Charles Rennie Mackintosh was born in the East End of Glasgow in 1868, and is one of its most famous sons. He lived and worked in the city for much of his life, and it was during his studies at the Glasgow School of Art that he met his wife Margaret MacDonald. The pair formed a close artistic collaboration with Margaret’s sister Frances, and Frances’ husband Herbert MacNair, becoming known as ‘The Four’. As was advocated at the school at the time, the group worked cross-disciplinarily, producing designs in many mediums, from furniture to textiles.
Mackintosh is, of course, best known for his astoundingly unique and innovative architectural style. Celebrated today as a leading pioneer of modernism, he had a distinctive vernacular which absorbed traditional Scottish architecture, elements of modernist utilitarianism, and the understated, functional design of Japan (newly opened to the West).

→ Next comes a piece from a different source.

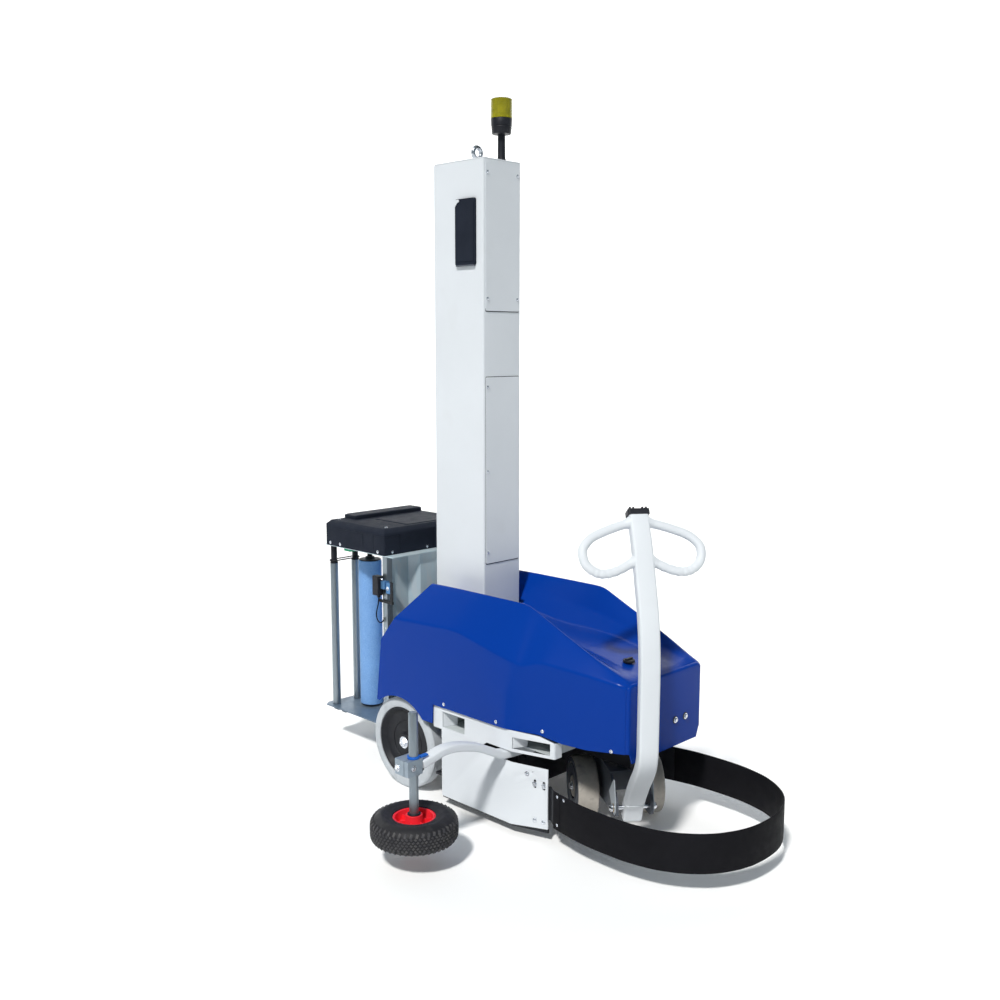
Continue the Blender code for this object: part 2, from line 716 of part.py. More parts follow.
cable = [(-0.3205, -0.1970, 0.6290), (-0.3230, -0.1985, 0.6050), (-0.3290, -0.2010, 0.5800),
         (-0.3300, -0.2020, 0.5600), (-0.3240, -0.2000, 0.5430), (-0.3140, -0.1960, 0.5360),
         (-0.3050, -0.1920, 0.5420), (-0.3000, -0.1895, 0.5560)]
mesh_node("photocell_cable", sweep(cable, round_section(0.0022, 8), side=(0, 1, 0)), "black_rubber")


def carriage_roller(name, centre, radius, colour):
    low = CAR_BASE_Z + GAP
    high = CAR_TOP_Z - GAP - low
    mesh_node(
        name,
        lathe(
            (centre[0], centre[1], low), (0, 0, 1),
            [(0, 0), (0, 0.010), (0.008, 0.010), (0.008, radius), (high - 0.060, radius),
             (high - 0.060, 0.010), (high, 0.010), (high, 0)],
            28,
        ),
        colour,
        origin=(centre[0], centre[1], low),
    )


carriage_roller("prestretch_roller_front", ROLLER_A, ROLLER_R, "blue_rubber")
carriage_roller("prestretch_roller_rear", ROLLER_B, ROLLER_R, "blue_rubber")
mesh_node(
    "film_mandrel",
    lathe(
        (MANDREL[0], MANDREL[1], CAR_BASE_Z + GAP), (0, 0, 1),
        [(0, 0), (0, 0.062), (0.010, 0.062), (0.010, 0.0365), (0.140, 0.0365), (0.160, 0.012),
         (0.6385, 0.012), (0.6385, 0)],
        28,
    ),
    "black_plastic",
    origin=(MANDREL[0], MANDREL[1], CAR_BASE_Z),
)
for name, centre in (("guide_tube_outer", TUBE_A), ("guide_tube_inner", TUBE_B)):
    low = CAR_BASE_Z + GAP
    mesh_node(
        name,
        lathe(
            (centre[0], centre[1], low), (0, 0, 1),
            [(0, 0), (0, 0.0155), (0.566, 0.0155), (0.566, 0.012), (0.6385, 0.012), (0.6385, 0)],
            20,
        ),
        "zinc",
        origin=(centre[0], centre[1], low),
    )
loop = []
for centre, start in ((TUBE_B, 0), (TUBE_A, 180)):
    for step in range(9):
        angle = math.radians(start + 22.5 * step)
        loop.append((centre[0] + 0.0158 * math.cos(angle), centre[1] + 0.0158 * math.sin(angle), BELT_Z))
mesh_node("guide_tube_belt", sweep(loop, round_section(0.0024, 8), closed=True), "belt")

# Wheels ---------------------------------------------------------------------------------------
for side_name, sign in (("right", -1), ("left", 1)):
    inner = sign * (REAR_OUT_Y - REAR_WIDTH)
    centre = (REAR_WHEEL[0], inner, REAR_WHEEL[1])
    pivot = (REAR_WHEEL[0], sign * (REAR_OUT_Y - REAR_WIDTH / 2), REAR_WHEEL[1])
    mesh_node(
        f"rear_tyre_{side_name}",
        lathe(
            centre, (0, sign, 0),
            [(0, 0.1275), (0, 0.155), (0.006, REAR_RADIUS), (REAR_WIDTH - 0.006, REAR_RADIUS),
             (REAR_WIDTH, 0.155), (REAR_WIDTH, 0.1275)],
            48,
        ),
        "grey_tyre",
        origin=pivot,
    )
    mesh_node(
        f"rear_hub_{side_name}",
        lathe(
            centre, (0, sign, 0),
            [(0.004, AXLE_R + GAP), (0.004, 0.1270), (0.049, 0.1270), (0.049, 0.114), (0.036, 0.106),
             (0.036, 0.034), (0.050, 0.030), (0.050, AXLE_R + GAP)],
            40,
        ),
        "black_plastic",
        origin=pivot,
    )

# Steering -------------------------------------------------------------------------------------
fork = mesh_node(
    "steer_fork",
    prism([(-0.150, -0.062), (0.060, -0.062), (0.060, 0.062), (-0.150, 0.062)], 0.2035, 0.2115, steer_point),
    "grey_steel",
    origin=(STEER_X, 0.0, 0.2075),
)
cheek = [(-0.150, 0.206), (0.058, 0.206), (0.140, 0.140), (0.142, 0.100), (0.120, 0.088),
         (-0.090, 0.078), (-0.132, 0.080), (-0.150, 0.110)]
join(
    fork,
    cylinder((STEER_X, 0, 0.206), (STEER_X, 0, 0.276), 0.020, 24),
    prism(cheek, 0.052, 0.060, steer_side),
    prism(cheek, -0.060, -0.052, steer_side),
    prism([(-0.062, -0.056), (-0.054, -0.056), (-0.054, 0.056), (-0.062, 0.056)], 0.100, 0.206, steer_point),
)
cut(
    fork,
    cylinder(
        steer_point(-FRONT_TRAIL, -0.1, FRONT_RADIUS), steer_point(-FRONT_TRAIL, 0.1, FRONT_RADIUS),
        0.0104, 16,
    ),
    cylinder(steer_point(PIN_U, -0.1, PIN_Z), steer_point(PIN_U, 0.1, PIN_Z), 0.0074, 16),
)
mesh_node(
    "front_axle",
    cylinder(
        steer_point(-FRONT_TRAIL, -0.155, FRONT_RADIUS), steer_point(-FRONT_TRAIL, 0.155, FRONT_RADIUS),
        0.010, 16,
    ),
    "steel",
)
for side_name, sign in (("right", -1), ("left", 1)):
    mid = sign * FRONT_HALF_TRACK
    start = steer_point(-FRONT_TRAIL, mid - FRONT_WIDTH / 2, FRONT_RADIUS)
    axis = np.array(steer_point(0, 1, 0)) - np.array(steer_point(0, 0, 0))
    mesh_node(
        f"front_wheel_{side_name}",
        lathe(
            start, axis,
            [(0, 0.0104), (0, 0.034), (0.010, 0.040), (0.010, 0.074), (0, 0.080), (0, 0.096),
             (0.004, FRONT_RADIUS), (FRONT_WIDTH - 0.004, FRONT_RADIUS), (FRONT_WIDTH, 0.096),
             (FRONT_WIDTH, 0.080), (FRONT_WIDTH - 0.010, 0.074), (FRONT_WIDTH - 0.010, 0.040),
             (FRONT_WIDTH, 0.034), (FRONT_WIDTH, 0.0104)],
            36,
        ),
        "grey_tread",
        origin=steer_point(-FRONT_TRAIL, mid, FRONT_RADIUS),
    )
pin = mesh_node(
    "tiller_pin",
    cylinder(steer_point(PIN_U, -0.068, PIN_Z), steer_point(PIN_U, 0.068, PIN_Z), 0.007, 16),
    "steel",
)
join(
    pin,
    lathe(
        steer_point(PIN_U, 0.0605, PIN_Z), np.array(steer_point(0, 1, 0)) - np.array(steer_point(0, 0, 0)),
        [(0, 0), (0, 0.011), (0.008, 0.011), (0.014, 0.007), (0.016, 0)], 12,
    ),
    lathe(
        steer_point(PIN_U, -0.0605, PIN_Z), np.array(steer_point(0, 0, 0)) - np.array(steer_point(0, 1, 0)),
        [(0, 0), (0, 0.011), (0.008, 0.011), (0.014, 0.007), (0.016, 0)], 12,
    ),
)
POST_LINE = [
    (0.100, 0.075), (0.115, 0.115), (0.150, 0.170), (0.190, 0.222), (0.2365, 0.275), (0.2640, 0.328),
    (0.2670, 0.400), (0.2685, 0.500), (0.2690, 0.590), (0.2625, 0.680), (0.2455, 0.755), (0.2265, 0.805),
    (0.1985, POST_SPLIT_Z), (0.1662, 0.945), (0.1140, 1.035),
]
LEFT = np.array(steer_point(0, 1, 0)) - np.array(steer_point(0, 0, 0))
split = [p[1] for p in POST_LINE].index(POST_SPLIT_Z)
tilt_origin = steer_point(PIN_U, 0, PIN_Z)
lower = [steer_point(u, 0, z) for u, z in POST_LINE[: split + 1]]
direction = np.array(POST_LINE[split + 1]) - np.array(POST_LINE[split])
direction /= np.linalg.norm(direction)
begin = np.array(POST_LINE[split]) + direction * 0.0006
upper = [steer_point(u, 0, z) for u, z in [tuple(begin)] + POST_LINE[split + 1:]]
tiller = mesh_node(
    "tiller_post",
    sweep(lower, eased_section(POST_D, POST_W, 0.007), side=tuple(LEFT)),
    "white_paint",
    origin=tilt_origin,
)
cut(
    tiller,
    cylinder(steer_point(PIN_U, -0.1, PIN_Z), steer_point(PIN_U, 0.1, PIN_Z), 0.0074, 16),
)
handle = mesh_node(
    "tiller_handle",
    sweep(upper, eased_section(POST_D, POST_W, 0.007), side=tuple(LEFT)),
    "white_paint",
    origin=tilt_origin,
)
LOOP = [(0.010, 1.018), (0.050, 1.012), (0.108, 0.995), (0.150, 0.978), (0.176, 0.955), (0.182, 0.932),
        (0.174, 0.905), (0.150, 0.885), (0.120, 0.878), (0.080, 0.886), (0.034, 0.906), (0.010, 0.912)]


def post_u(z):
    """How far forward the post's centre line is at this height."""
    heights = [p[1] for p in POST_LINE]
    return float(np.interp(z, heights, [p[0] for p in POST_LINE]))


def grip_point(across, z):
    return np.array(steer_point(post_u(min(z, 1.020)), across, z))


FORWARD = np.array(steer_point(1, 0, 0)) - np.array(steer_point(0, 0, 0))
slope = np.array(steer_point(post_u(0.90) - post_u(1.00), 0, 0)) - np.array(steer_point(0, 0, 0))
normal = FORWARD * 0.10 + np.array((0, 0, 1.0)) * (post_u(0.90) - post_u(1.00))
normal /= np.linalg.norm(normal)
for sign in (-1, 1):
    loop_path = [grip_point(sign * across, z) for across, z in LOOP]
    join(handle, sweep(loop_path, round_section(0.0135, 12), side=tuple(normal)))
top_u, top_z = POST_LINE[-1]
tip = np.array(POST_LINE[-1]) - np.array(POST_LINE[-2])
tip /= np.linalg.norm(tip)
a0 = np.array(POST_LINE[-1]) + tip * 0.0006
a1 = a0 + tip * 0.024
cap = mesh_node(
    "tiller_cap",
    sweep(
        [steer_point(a0[0], 0, a0[1]), steer_point(a1[0], 0, a1[1])],
        eased_section(POST_D - 0.002, POST_W - 0.004, 0.006), side=tuple(LEFT),
    ),
    "black_plastic",
    origin=tilt_origin,
)
b0 = a0 + tip * 0.014
b1 = a0 + tip * 0.040
for across in (-0.017, 0.0, 0.017):
    cut(
        cap,
        sweep(
            [steer_point(b0[0], across, b0[1]), steer_point(b1[0], across, b1[1])],
            flat_section(0.080, 0.006), side=tuple(LEFT),
        ),
    )

# Feeler ---------------------------------------------------------------------------------------
ARM = [(-0.180, 0.2585), (-0.300, 0.2600), (-0.345, 0.2760), (-0.410, 0.3070), (-0.480, 0.3260),
       (-0.535, 0.3290), (-0.585, 0.3170), (-0.6215, 0.3078)]


def arm_x(y):
    span = FEELER[1] - FEELER_PIVOT[1]
    return FEELER_PIVOT[0] + (FEELER[0] - FEELER_PIVOT[0]) * (y - FEELER_PIVOT[1]) / span


arm_pivot = (FEELER_PIVOT[0], FEELER_PIVOT[1], 0.2585)
arm = mesh_node(
    "feeler_arm",
    sweep([(arm_x(y), y, z) for y, z in ARM], eased_section(0.026, 0.040, 0.005), side=(1, 0, 0)),
    "white_paint",
    origin=arm_pivot,
)
join(arm, cylinder((*FEELER_PIVOT, 0.2450), (*FEELER_PIVOT, 0.2720), 0.026, 20))
cut(arm, cylinder((*FEELER_PIVOT, 0.2000), (*FEELER_PIVOT, 0.3000), 0.0085, 16))
fx, fy = FEELER
clamp = mesh_node("feeler_clamp", box(0.344, 0.4035, -0.6840, -0.6265, 0.2820, 0.3300), "zinc")
cut(clamp, cylinder((fx, fy, 0.20), (fx, fy, 0.40), FEELER_TUBE_R + 0.0005, 24))
mesh_node(
    "feeler_tube",
    lathe(
        (fx, fy, 0.070), (0, 0, 1),
        [(0, 0), (0, 0.008), (0.0800, 0.008), (0.0800, FEELER_TUBE_R), (0.3990, FEELER_TUBE_R),
         (0.4020, 0.010), (0.4020, 0)],
        24,
    ),
    "zinc",
    origin=(fx, fy, 0.150),
)
hub_bottom = FEELER_Z - FEELER_WIDTH / 2
hub = mesh_node(
    "feeler_hub",
    lathe(
        (fx, fy, hub_bottom + 0.004), (0, 0, 1),
        [(0, 0.0085), (0, 0.026), (0.030, 0.026), (0.036, 0.052), (0.006, 0.0570), (0.006, 0.0650),
         (0.073, 0.0650), (0.073, 0.0570), (0.048, 0.052), (0.048, 0.030), (0.0800, 0.0250),
         (0.0800, 0.0085)],
        32,
    ),
    "red_plastic",
    origin=(fx, fy, FEELER_Z),
)
for k in range(6):
    angle = math.radians(30 + 60 * k)
    cx = fx + 0.040 * math.cos(angle)
    cy = fy + 0.040 * math.sin(angle)
    cut(hub, cylinder((cx, cy, 0.05), (cx, cy, 0.18), 0.0065, 10))
mesh_node(
    "feeler_tyre",
    lathe(
        (fx, fy, hub_bottom), (0, 0, 1),
        [(0.006, 0.0656), (0.004, 0.080), (0, 0.095), (0.003, 0.113), (0.014, 0.1285),
         (0.030, FEELER_RADIUS), (0.055, FEELER_RADIUS), (0.071, 0.1285), (0.082, 0.113),
         (0.085, 0.095), (0.081, 0.080), (0.079, 0.0656)],
        40,
    ),
    "black_rubber",
    origin=(fx, fy, FEELER_Z),
)
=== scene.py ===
"""Looks of the mobile pallet wrapping robot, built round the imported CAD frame. Metres, +Z up, +X to the tiller."""
import json
import math

import bmesh
import bpy
import numpy as np
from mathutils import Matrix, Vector

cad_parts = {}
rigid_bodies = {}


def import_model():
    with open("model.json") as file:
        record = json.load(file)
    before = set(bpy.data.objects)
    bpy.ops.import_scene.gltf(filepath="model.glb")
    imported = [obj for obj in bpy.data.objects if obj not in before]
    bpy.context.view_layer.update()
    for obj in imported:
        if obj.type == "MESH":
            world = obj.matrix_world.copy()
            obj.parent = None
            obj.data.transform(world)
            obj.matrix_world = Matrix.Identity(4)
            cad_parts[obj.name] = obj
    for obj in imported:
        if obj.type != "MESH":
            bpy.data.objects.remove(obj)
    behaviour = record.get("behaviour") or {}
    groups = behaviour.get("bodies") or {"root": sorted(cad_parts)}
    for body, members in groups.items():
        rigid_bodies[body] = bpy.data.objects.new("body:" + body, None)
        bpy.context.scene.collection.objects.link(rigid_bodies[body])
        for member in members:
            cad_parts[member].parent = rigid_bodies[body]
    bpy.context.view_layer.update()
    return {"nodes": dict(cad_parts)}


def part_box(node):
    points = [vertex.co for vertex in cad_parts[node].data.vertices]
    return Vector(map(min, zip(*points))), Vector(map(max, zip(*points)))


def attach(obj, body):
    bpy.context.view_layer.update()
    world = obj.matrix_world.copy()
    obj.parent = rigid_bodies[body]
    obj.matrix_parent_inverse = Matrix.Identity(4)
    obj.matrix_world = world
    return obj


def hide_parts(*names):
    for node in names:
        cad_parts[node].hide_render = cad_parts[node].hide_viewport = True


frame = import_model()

NODES = frame["nodes"]
scene = bpy.context.scene
for start_object in [o for o in bpy.data.objects if o.name in ("Cube", "Light", "Camera")]:
    bpy.data.objects.remove(start_object, do_unlink=True)


def span(node):
    low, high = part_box(node)
    return np.array(low, float), np.array(high, float)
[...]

His designs, which also embraced natural forms (like his famous ‘rose’) as well as the mechanisation of the industrial revolution, influenced the Art Nouveau movement on the Continent, where his work was met with great acclaim during the eighth Viennese Secession Exhibition in 1900.
His success and productivity as an architect was short lived, with most of his high profile commissions taking place over a mere ten year period, between 1895-1906. As this work dried up, he turned his focus fully to working as an artist in watercolour. He and Macdonald moved to Walberswick, Suffolk in 1914, where he produced delicate and technical studies of flowers and plants. Struggling to make ends meet, the pair then moved to Port Vendres in the South of France, where his painting focused on the natural forms of the coastline juxtaposed against the manmade.
He returned to Britain through illness, and died in London at the age of 60. His legacy grew gradually in the decades after his death, and he is now a household name around the world.